__WORK TO DO__. Repeat everything in the material exactly.

______

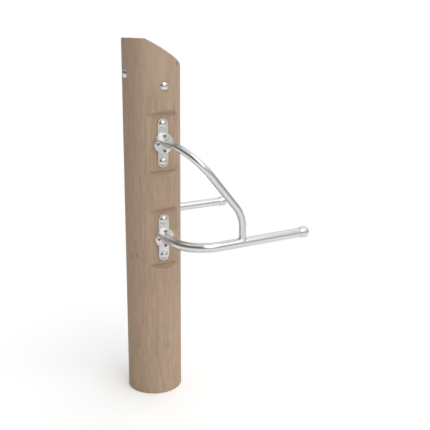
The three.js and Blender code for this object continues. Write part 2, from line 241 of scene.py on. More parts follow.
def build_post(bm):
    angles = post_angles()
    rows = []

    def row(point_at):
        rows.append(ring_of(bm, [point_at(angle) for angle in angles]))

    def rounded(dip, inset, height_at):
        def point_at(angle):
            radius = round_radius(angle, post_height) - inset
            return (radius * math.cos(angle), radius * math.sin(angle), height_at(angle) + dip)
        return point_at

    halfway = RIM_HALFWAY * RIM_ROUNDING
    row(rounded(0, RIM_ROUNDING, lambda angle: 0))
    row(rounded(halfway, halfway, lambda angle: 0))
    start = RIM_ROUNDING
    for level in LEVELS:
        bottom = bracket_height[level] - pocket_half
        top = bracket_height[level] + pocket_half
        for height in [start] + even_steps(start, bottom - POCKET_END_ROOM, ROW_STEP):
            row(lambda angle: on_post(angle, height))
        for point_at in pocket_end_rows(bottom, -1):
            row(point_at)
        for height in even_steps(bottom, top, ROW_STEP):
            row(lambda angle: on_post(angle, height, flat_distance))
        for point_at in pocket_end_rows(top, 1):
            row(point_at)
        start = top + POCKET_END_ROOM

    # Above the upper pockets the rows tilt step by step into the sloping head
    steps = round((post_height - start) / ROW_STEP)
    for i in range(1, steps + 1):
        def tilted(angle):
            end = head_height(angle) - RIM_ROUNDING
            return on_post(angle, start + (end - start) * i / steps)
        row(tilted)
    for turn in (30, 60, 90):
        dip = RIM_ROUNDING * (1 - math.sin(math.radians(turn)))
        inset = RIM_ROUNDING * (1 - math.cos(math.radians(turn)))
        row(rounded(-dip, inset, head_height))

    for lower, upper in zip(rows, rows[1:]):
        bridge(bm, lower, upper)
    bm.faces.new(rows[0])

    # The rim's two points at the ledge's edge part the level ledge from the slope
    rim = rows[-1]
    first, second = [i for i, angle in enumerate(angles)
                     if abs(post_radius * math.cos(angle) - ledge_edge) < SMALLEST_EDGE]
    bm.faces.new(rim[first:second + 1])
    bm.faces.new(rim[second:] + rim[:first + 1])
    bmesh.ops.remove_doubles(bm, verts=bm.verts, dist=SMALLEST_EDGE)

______

__EXPECTED ANSWER__.
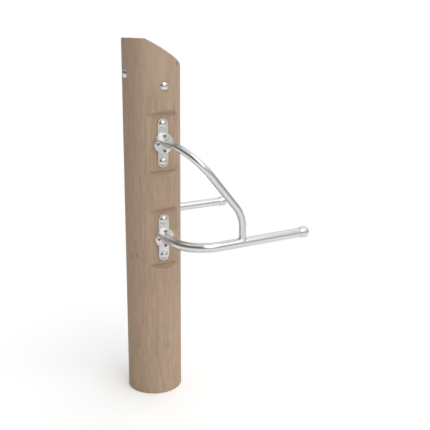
The three.js and Blender code for this object continues. Write part 2, from line 241 of scene.py on. More parts follow.
def build_post(bm):
    angles = post_angles()
    rows = []

    def row(point_at):
        rows.append(ring_of(bm, [point_at(angle) for angle in angles]))

    def rounded(dip, inset, height_at):
        def point_at(angle):
            radius = round_radius(angle, post_height) - inset
            return (radius * math.cos(angle), radius * math.sin(angle), height_at(angle) + dip)
        return point_at

    halfway = RIM_HALFWAY * RIM_ROUNDING
    row(rounded(0, RIM_ROUNDING, lambda angle: 0))
    row(rounded(halfway, halfway, lambda angle: 0))
    start = RIM_ROUNDING
    for level in LEVELS:
        bottom = bracket_height[level] - pocket_half
        top = bracket_height[level] + pocket_half
        for height in [start] + even_steps(start, bottom - POCKET_END_ROOM, ROW_STEP):
            row(lambda angle: on_post(angle, height))
        for point_at in pocket_end_rows(bottom, -1):
            row(point_at)
        for height in even_steps(bottom, top, ROW_STEP):
            row(lambda angle: on_post(angle, height, flat_distance))
        for point_at in pocket_end_rows(top, 1):
            row(point_at)
        start = top + POCKET_END_ROOM

    # Above the upper pockets the rows tilt step by step into the sloping head
    steps = round((post_height - start) / ROW_STEP)
    for i in range(1, steps + 1):
        def tilted(angle):
            end = head_height(angle) - RIM_ROUNDING
            return on_post(angle, start + (end - start) * i / steps)
        row(tilted)
    for turn in (30, 60, 90):
        dip = RIM_ROUNDING * (1 - math.sin(math.radians(turn)))
        inset = RIM_ROUNDING * (1 - math.cos(math.radians(turn)))
        row(rounded(-dip, inset, head_height))

    for lower, upper in zip(rows, rows[1:]):
        bridge(bm, lower, upper)
    bm.faces.new(rows[0])

    # The rim's two points at the ledge's edge part the level ledge from the slope
    rim = rows[-1]
    first, second = [i for i, angle in enumerate(angles)
                     if abs(post_radius * math.cos(angle) - ledge_edge) < SMALLEST_EDGE]
    bm.faces.new(rim[first:second + 1])
    bm.faces.new(rim[second:] + rim[:first + 1])
    bmesh.ops.remove_doubles(bm, verts=bm.verts, dist=SMALLEST_EDGE)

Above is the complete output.